Saturday, August 4, 2018

Nomadi - Nomads

Nomadi che cercano
gli angoli della tranquillità
Nelle nebbie del nord
e nei tumulti delle civiltà
Tra i chiari scuri e la monotonia
Dei giorni che passano
Camminatore che vai
Cercando la pace al crepuscolo
La troverai, la troverai
Alla fine della strada

Lungo il transito
dell'apparente dualità
La pioggia di settembre
Risveglia i vuoti della mia stanza
Ed i lamenti della solitudine
Si prolungano
Come uno straniero
non sento legami di sentimento
E me ne andrò
Dalle città
Nell'attesa del risveglio

I viandanti vanno
in cerca di ospitalità
Nei villaggi assolati
E nei bassifondi dell'immensità
E si addormentano
sopra i guanciali della terra
Forestiero che cerchi
la dimensione insondabile
La troverai, fuori città
Alla fine della strada

Nomadi © 1985 Juri Camisasca

"Nomadi" was written by Battiato's good friend and fellow spiritual seeker Juri Camisasca. In addition to being a songwriter, Camisasca was also a Benedictine monk, then lived as an eremite on the slopes of Mt. Etna. He participated as a singer and narrator in Battiato's opera Genesi. The song is a testimony to taking on an inner search with the goal of reaching an "unfathomable dimension" and a spiritual awakening.

Nomads who look for
corners of tranquility
in the Northern fogs
and in the tumults of societies,
between the lights, darks, and monotony
of the days that pass.
Walker who goes
searching for peace at twilight,
you’ll find it, you’ll find it
at the end of the road.

Along the transit
of the seeming duality,
the rain of September
reawakens the emptinesses of my room,
and complaints of solitude
drag on.
Like a foreigner
I don’t feel ties of sentiment,
and I will leave
the city
in the expectation of an awakening.

The wayfarers go
in search of hospitality
in the sun-drenched villages
and in the slums of the immensity,
and they fall asleep
on the earth’s pillows.
Outsider who searches for
the unfathomable dimension,
you’ll find it, outside the city
at the end of the road.

English translation © 2020 Dennis Criteser



Fisiognomica was released in 1988. After 1985's Mondi Lontanissimi, Battiato changed course once again and dedicated himself to working on an opera based on Genesis, a project he'd already begun in 1983. The opera was nearly all-consuming for the next two years and was finally mounted in 1987. Battiato then committed to writing another opera based on the myth of Gilgamesh.

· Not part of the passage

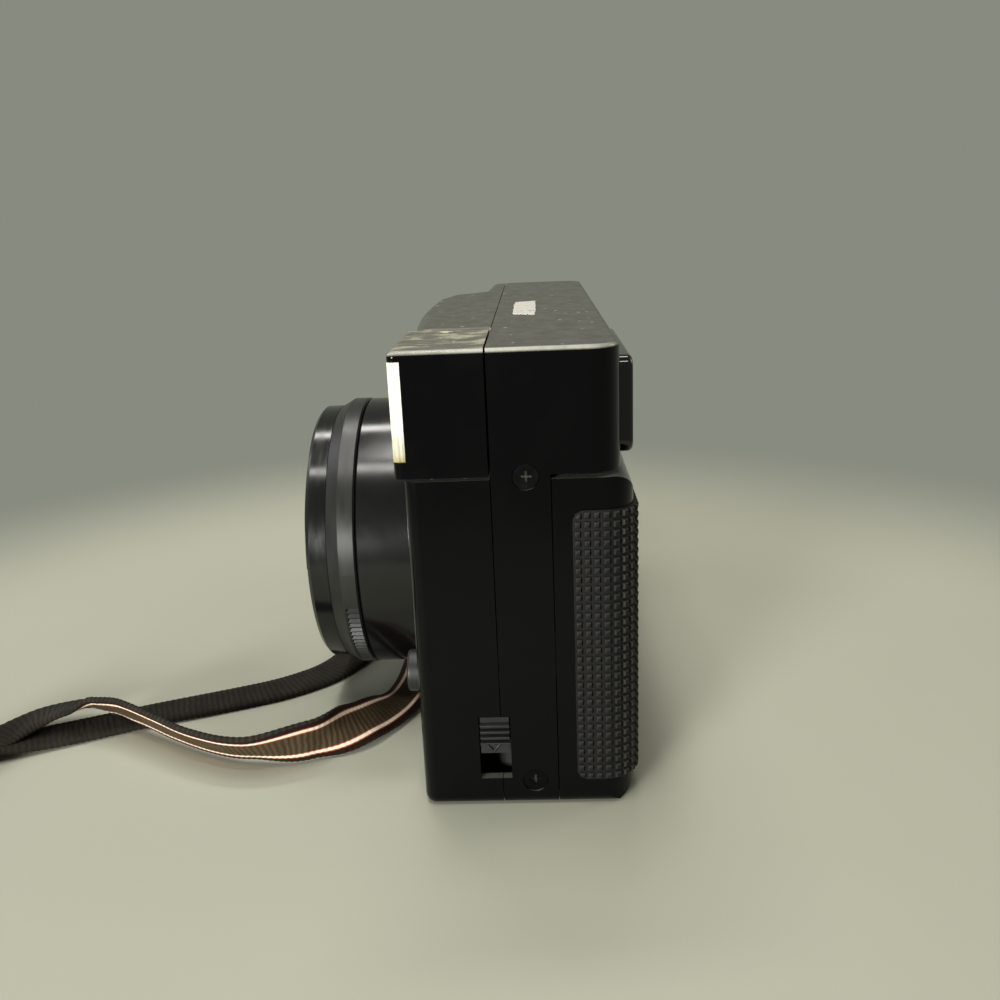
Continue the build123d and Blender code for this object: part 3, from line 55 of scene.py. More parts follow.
# Adds one shader node. Settings go to its inputs by name or number, or to the node itself, and a hex
# colour is made linear. A link comes from a socket, or from the first output of a node.
def addNode(tree, kind, settings=None, links=None):
    node = tree.nodes.new("ShaderNode" + kind)
    for name, value in (settings or {}).items():
        if isinstance(value, str) and value.startswith("#"):
            value = linear(value)
        if isinstance(name, int) or (name in node.inputs and not hasattr(node, name)):
            node.inputs[name].default_value = value
        else:
            setattr(node, name, value)
    for name, source in (links or {}).items():
        tree.links.new(source.outputs[0] if hasattr(source, "outputs") else source, node.inputs[name])
    return node


# An empty material with its shader, its piece coordinates and its output joined up
def newMaterial(name, sockets):
    material = bpy.data.materials.new(name)
    material.use_nodes = True
    tree = material.node_tree
    tree.nodes.clear()
    shader = addNode(tree, "BsdfPrincipled", sockets)
    addNode(tree, "OutputMaterial", {}, {"Surface": shader})
    place = addNode(tree, "TexCoord").outputs["Object"]
    return material, tree, shader, place


# Uneven gloss and a fine bump, the two things that nearly every real surface has. Clouds, grain and
# height, the bump's depth, are in millimetres. Gives back the clouds, for the colour to follow.
def finishSurface(tree, shader, place, gloss, clouds, grain, height, stretch=(1, 1, 1)):
    moved = addNode(tree, "Mapping", {"Scale": stretch}, {"Vector": place})
    cloud = addNode(
        tree, "TexNoise", {"Scale": 1000 / clouds, "Detail": 3.0, "Roughness": 0.6}, {"Vector": moved}
    )
    rough = addNode(
        tree, "MapRange", {"From Min": 0.35, "From Max": 0.68, "To Min": gloss[0], "To Max": gloss[1]},
        {"Value": cloud},
    )
    tree.links.new(rough.outputs[0], shader.inputs["Roughness"])
    fine = addNode(tree, "TexNoise", {"Scale": 1000 / grain, "Detail": 2.0}, {"Vector": moved})
    bump = addNode(tree, "Bump", {"Distance": height / 1000}, {"Height": fine})
    tree.links.new(bump.outputs[0], shader.inputs["Normal"])
    return cloud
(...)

However, some non-classical songs were beginning to reappear in his writing, and he decided to produce another "pop" album (the word "pop" must always be in quotes when applied to Battiato), though one that unites pop, operatic, classical, and contemplative music. One that also places spirituality at the core, with lyrics and music that are serious, refined, intimate and more personally direct than Battiato was previously willing to be in his former years of word play, irony, hard-to-understand esoteric references, and fragmentism.